> Collected material
★ ★ ★
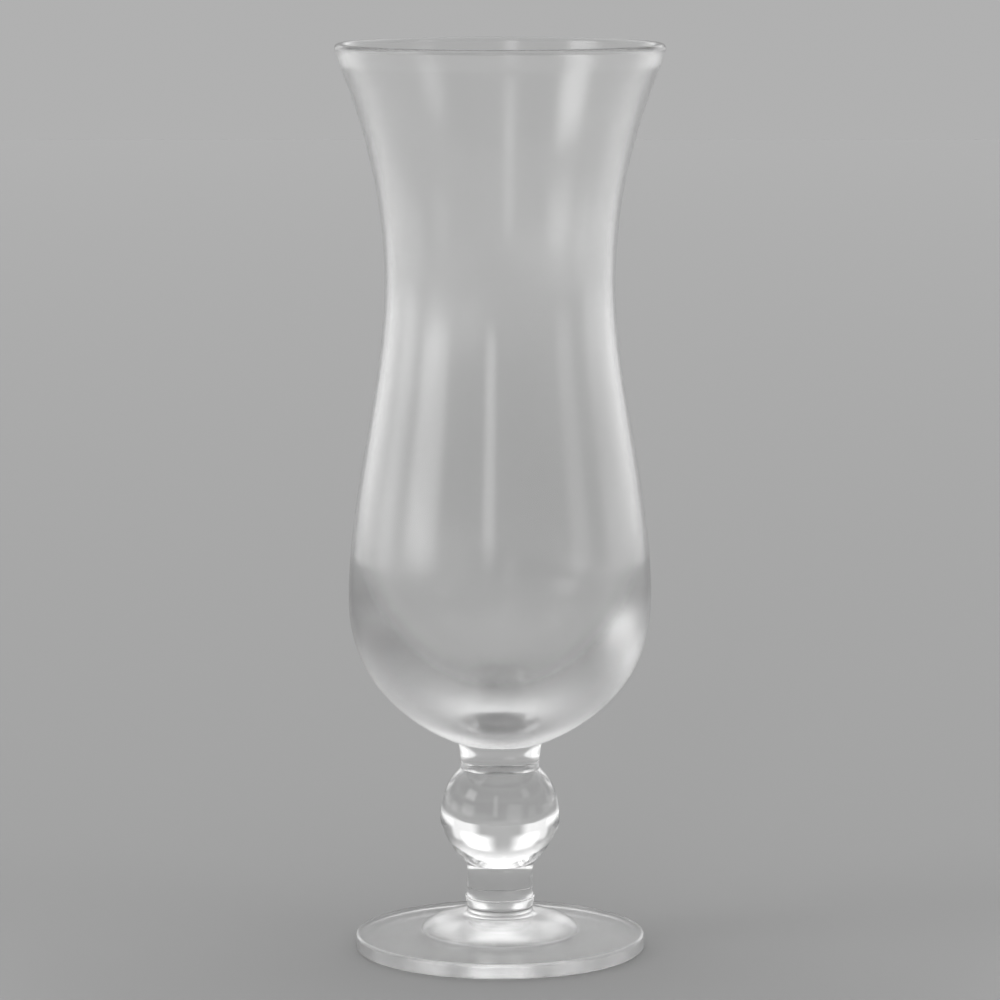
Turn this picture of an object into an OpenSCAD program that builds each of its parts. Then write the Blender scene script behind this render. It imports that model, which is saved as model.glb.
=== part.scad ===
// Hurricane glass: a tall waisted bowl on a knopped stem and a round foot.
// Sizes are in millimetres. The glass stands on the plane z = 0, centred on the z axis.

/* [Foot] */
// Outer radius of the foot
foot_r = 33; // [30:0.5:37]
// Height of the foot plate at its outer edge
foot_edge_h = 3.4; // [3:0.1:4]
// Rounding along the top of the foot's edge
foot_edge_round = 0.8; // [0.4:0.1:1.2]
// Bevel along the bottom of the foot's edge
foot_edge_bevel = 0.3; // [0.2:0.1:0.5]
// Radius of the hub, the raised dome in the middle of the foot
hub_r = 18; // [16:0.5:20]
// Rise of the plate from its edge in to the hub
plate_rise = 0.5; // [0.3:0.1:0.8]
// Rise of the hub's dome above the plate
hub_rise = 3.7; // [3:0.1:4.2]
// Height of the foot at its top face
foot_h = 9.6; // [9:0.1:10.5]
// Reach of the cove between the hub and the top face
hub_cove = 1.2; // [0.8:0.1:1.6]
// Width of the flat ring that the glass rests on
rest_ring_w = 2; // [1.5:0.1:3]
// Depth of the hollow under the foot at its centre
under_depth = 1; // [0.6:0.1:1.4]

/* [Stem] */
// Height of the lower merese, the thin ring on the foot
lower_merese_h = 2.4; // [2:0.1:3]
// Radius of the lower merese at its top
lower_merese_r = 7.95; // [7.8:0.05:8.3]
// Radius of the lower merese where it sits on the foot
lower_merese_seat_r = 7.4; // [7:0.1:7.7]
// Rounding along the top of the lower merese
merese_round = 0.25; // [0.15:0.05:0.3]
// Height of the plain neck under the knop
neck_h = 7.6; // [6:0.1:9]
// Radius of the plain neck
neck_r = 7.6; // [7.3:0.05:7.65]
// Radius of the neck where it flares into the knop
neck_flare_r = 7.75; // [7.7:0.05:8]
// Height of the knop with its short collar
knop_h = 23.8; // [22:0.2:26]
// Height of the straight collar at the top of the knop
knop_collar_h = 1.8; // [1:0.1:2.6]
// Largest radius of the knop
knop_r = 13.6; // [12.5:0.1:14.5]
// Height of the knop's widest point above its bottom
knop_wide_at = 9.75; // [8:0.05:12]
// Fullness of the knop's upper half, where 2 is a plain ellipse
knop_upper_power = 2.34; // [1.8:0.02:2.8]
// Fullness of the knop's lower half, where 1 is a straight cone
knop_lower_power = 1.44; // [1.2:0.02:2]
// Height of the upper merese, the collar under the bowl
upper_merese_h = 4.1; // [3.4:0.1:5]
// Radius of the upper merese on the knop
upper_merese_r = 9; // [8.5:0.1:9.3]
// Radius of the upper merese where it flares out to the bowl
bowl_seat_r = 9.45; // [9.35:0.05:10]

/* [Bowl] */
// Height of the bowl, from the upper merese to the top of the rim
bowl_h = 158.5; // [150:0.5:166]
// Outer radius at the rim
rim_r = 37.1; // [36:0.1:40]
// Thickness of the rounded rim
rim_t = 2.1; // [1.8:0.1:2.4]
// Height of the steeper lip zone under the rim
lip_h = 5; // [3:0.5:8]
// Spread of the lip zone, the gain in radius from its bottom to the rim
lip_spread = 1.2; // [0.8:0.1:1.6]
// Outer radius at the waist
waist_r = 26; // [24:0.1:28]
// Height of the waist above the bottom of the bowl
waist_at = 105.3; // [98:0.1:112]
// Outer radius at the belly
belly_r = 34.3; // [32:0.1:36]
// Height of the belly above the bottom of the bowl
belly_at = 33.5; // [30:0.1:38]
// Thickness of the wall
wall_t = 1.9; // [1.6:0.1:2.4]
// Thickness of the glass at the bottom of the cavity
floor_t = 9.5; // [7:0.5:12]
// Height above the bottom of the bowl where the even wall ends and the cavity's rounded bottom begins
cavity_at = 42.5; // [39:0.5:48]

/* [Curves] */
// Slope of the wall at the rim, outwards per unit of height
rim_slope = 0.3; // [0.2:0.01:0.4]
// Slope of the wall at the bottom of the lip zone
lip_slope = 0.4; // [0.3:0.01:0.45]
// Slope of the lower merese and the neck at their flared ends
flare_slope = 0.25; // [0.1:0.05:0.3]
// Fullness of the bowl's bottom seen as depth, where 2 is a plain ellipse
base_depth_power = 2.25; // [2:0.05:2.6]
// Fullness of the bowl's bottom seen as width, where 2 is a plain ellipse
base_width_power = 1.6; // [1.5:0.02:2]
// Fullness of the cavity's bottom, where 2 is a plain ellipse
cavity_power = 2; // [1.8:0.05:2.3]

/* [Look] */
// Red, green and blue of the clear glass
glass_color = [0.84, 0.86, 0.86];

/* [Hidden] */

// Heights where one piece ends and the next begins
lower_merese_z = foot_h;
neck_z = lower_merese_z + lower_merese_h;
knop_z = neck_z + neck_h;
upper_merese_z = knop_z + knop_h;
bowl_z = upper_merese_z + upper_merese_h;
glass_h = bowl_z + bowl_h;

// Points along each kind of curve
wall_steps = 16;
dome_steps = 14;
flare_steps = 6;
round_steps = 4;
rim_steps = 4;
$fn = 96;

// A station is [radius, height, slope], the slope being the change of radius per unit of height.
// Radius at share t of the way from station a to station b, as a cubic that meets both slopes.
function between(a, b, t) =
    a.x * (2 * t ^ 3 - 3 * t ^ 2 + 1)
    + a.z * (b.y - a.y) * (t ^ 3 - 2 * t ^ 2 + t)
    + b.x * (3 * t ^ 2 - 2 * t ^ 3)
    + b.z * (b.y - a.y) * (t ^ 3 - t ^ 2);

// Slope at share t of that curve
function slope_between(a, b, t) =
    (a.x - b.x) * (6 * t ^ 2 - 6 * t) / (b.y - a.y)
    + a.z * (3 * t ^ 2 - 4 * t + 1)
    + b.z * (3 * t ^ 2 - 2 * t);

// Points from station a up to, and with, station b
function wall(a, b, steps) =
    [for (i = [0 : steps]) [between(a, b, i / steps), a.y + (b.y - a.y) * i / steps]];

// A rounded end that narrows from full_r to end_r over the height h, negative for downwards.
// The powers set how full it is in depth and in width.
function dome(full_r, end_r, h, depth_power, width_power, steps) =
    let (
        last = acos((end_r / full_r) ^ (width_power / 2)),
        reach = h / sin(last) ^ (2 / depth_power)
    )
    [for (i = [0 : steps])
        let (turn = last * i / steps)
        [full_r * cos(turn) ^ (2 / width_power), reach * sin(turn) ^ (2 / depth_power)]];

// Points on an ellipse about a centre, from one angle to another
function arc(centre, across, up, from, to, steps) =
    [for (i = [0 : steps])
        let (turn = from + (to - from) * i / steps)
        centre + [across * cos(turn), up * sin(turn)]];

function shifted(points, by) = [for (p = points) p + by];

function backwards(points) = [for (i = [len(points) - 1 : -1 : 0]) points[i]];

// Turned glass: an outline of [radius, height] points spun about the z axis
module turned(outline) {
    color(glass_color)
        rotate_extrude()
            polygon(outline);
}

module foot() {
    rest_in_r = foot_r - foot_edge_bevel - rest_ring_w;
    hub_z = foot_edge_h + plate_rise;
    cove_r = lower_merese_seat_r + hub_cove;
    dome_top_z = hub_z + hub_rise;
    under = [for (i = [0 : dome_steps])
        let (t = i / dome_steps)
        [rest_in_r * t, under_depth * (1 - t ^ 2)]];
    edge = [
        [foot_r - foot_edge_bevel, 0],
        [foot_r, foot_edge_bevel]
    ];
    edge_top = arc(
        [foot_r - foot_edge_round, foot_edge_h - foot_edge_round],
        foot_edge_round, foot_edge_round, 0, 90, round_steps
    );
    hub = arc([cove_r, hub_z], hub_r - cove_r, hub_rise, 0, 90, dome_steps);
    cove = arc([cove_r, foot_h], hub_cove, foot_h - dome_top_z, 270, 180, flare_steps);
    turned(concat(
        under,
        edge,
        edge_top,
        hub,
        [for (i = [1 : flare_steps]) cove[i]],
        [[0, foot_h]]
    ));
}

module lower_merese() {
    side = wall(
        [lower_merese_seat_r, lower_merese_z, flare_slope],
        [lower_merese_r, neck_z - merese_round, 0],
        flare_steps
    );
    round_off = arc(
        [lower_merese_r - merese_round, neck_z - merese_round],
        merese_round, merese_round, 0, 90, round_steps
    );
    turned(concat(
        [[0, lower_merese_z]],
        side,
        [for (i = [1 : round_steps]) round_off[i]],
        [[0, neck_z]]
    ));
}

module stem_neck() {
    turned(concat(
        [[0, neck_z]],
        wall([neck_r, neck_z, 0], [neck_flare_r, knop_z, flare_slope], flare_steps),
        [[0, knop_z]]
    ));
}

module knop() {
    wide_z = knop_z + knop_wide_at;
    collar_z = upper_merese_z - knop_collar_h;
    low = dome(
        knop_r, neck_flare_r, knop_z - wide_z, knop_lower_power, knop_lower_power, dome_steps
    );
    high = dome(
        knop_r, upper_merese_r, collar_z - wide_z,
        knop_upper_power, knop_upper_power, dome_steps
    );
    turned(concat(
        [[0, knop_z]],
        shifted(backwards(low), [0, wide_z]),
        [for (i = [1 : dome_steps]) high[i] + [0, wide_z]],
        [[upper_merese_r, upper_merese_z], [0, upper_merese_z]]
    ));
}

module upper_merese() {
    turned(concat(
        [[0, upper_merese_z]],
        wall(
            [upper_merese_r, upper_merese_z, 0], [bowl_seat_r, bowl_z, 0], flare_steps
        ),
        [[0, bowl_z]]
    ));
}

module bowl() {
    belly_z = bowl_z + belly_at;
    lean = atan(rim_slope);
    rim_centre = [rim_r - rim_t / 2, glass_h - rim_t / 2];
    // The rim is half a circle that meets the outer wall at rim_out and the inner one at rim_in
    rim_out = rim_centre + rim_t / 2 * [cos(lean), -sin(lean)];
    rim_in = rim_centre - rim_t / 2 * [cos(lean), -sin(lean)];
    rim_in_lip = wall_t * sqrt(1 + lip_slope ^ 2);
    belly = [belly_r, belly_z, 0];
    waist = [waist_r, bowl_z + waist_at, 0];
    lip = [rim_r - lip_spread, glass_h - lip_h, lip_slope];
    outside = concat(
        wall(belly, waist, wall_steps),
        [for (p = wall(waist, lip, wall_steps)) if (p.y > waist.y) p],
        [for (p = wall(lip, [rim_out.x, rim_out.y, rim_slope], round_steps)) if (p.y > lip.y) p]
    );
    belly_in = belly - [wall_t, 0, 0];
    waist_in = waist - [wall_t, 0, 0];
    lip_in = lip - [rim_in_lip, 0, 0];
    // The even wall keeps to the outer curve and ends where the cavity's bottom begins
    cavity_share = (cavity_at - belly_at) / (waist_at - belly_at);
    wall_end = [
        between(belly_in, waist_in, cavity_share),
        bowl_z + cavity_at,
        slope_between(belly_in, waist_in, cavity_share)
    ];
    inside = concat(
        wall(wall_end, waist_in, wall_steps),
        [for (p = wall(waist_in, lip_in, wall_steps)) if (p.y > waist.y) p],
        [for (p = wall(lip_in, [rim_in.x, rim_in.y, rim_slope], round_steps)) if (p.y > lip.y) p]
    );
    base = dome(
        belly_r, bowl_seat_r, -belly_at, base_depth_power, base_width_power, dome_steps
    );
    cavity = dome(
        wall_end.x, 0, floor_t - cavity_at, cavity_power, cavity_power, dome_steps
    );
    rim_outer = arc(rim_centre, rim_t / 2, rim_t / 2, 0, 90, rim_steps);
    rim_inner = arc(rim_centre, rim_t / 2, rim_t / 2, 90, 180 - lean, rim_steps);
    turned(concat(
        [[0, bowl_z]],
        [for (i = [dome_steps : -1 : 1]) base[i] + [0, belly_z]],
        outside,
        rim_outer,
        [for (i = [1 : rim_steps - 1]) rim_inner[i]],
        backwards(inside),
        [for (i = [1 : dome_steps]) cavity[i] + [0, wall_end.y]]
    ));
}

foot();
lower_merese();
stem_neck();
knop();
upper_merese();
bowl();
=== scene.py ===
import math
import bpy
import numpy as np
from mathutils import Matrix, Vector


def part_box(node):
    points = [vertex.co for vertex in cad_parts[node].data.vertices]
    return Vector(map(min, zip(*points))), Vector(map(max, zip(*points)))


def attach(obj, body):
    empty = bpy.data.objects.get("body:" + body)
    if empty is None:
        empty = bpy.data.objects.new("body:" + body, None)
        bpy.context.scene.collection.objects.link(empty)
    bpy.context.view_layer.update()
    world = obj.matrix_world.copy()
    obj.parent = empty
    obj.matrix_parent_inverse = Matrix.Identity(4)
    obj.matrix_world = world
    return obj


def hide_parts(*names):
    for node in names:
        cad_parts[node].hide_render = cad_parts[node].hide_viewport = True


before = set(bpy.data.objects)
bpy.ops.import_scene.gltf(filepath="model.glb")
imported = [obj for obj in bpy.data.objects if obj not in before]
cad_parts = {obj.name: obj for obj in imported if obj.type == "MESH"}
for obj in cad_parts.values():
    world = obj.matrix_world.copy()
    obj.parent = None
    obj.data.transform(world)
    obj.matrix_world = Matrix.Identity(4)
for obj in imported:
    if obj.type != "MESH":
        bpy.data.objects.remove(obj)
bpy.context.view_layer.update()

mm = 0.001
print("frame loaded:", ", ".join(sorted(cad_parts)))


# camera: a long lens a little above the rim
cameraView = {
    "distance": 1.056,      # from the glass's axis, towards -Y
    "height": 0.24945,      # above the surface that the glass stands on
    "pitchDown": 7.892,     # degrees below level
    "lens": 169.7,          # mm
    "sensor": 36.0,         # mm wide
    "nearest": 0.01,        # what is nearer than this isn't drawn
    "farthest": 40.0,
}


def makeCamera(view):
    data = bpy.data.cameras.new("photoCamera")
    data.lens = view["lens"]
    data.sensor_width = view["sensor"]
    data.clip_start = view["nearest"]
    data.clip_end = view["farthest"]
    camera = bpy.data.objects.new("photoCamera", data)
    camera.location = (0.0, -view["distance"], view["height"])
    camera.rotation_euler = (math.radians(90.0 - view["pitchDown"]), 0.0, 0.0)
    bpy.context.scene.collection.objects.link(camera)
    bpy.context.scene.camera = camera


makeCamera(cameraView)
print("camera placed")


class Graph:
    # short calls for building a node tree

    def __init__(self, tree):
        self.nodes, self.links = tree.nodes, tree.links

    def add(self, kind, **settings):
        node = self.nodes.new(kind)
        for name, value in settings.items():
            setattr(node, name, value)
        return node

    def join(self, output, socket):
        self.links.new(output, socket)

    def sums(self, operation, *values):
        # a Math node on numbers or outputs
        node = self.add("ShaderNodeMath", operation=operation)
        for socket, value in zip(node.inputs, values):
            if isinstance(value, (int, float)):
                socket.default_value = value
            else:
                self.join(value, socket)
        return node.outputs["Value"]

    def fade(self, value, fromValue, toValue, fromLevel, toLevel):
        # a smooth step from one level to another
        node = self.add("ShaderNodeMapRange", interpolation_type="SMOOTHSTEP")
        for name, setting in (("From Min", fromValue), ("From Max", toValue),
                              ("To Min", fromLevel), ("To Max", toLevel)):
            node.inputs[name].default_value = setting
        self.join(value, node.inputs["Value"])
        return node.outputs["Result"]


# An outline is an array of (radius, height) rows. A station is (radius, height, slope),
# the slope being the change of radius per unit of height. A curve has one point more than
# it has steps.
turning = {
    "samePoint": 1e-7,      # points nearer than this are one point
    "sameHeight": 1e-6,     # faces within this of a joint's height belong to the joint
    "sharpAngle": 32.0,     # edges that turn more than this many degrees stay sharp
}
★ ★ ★
> Exercise directions
Extract the first line above and each line after it up to and including the one with "under_depth = 1; // [0.6:0.1:1.4]", please, exactly and with nothing else.

> Reply
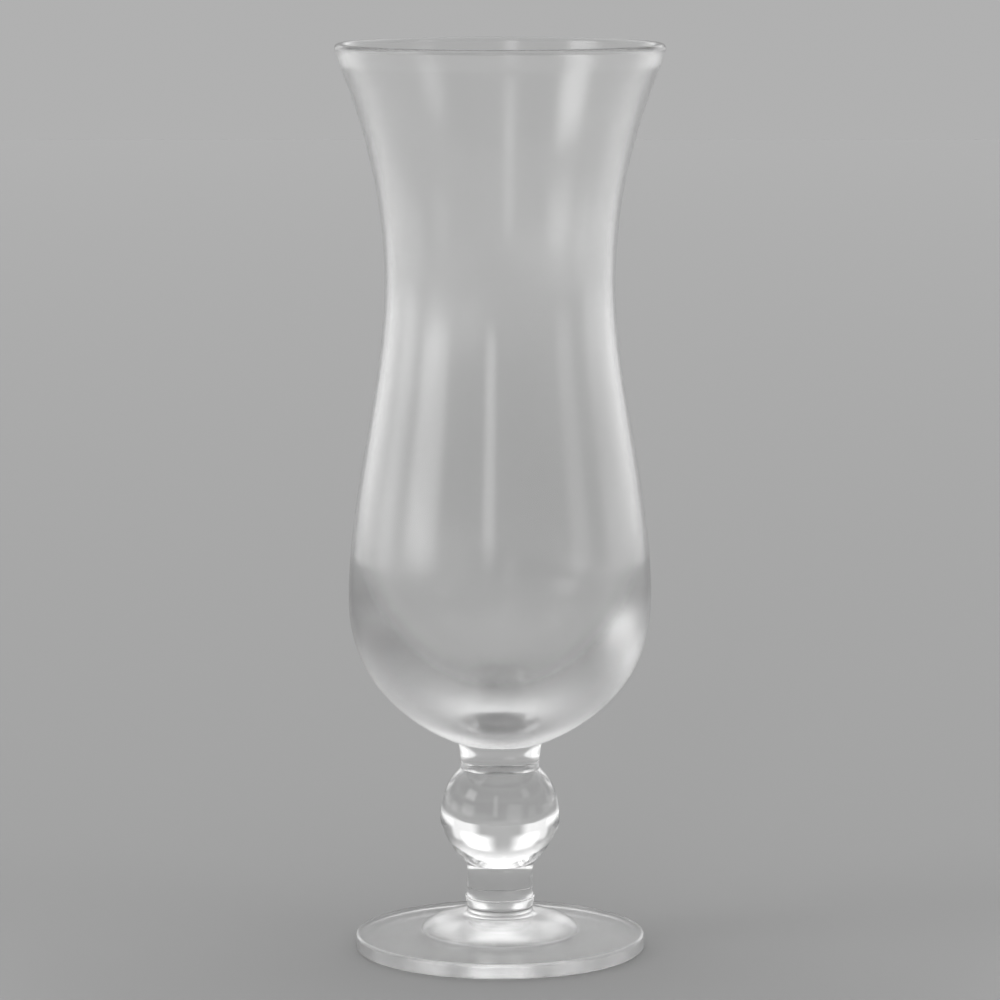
Turn this picture of an object into an OpenSCAD program that builds each of its parts. Then write the Blender scene script behind this render. It imports that model, which is saved as model.glb.
=== part.scad ===
// Hurricane glass: a tall waisted bowl on a knopped stem and a round foot.
// Sizes are in millimetres. The glass stands on the plane z = 0, centred on the z axis.

/* [Foot] */
// Outer radius of the foot
foot_r = 33; // [30:0.5:37]
// Height of the foot plate at its outer edge
foot_edge_h = 3.4; // [3:0.1:4]
// Rounding along the top of the foot's edge
foot_edge_round = 0.8; // [0.4:0.1:1.2]
// Bevel along the bottom of the foot's edge
foot_edge_bevel = 0.3; // [0.2:0.1:0.5]
// Radius of the hub, the raised dome in the middle of the foot
hub_r = 18; // [16:0.5:20]
// Rise of the plate from its edge in to the hub
plate_rise = 0.5; // [0.3:0.1:0.8]
// Rise of the hub's dome above the plate
hub_rise = 3.7; // [3:0.1:4.2]
// Height of the foot at its top face
foot_h = 9.6; // [9:0.1:10.5]
// Reach of the cove between the hub and the top face
hub_cove = 1.2; // [0.8:0.1:1.6]
// Width of the flat ring that the glass rests on
rest_ring_w = 2; // [1.5:0.1:3]
// Depth of the hollow under the foot at its centre
under_depth = 1; // [0.6:0.1:1.4]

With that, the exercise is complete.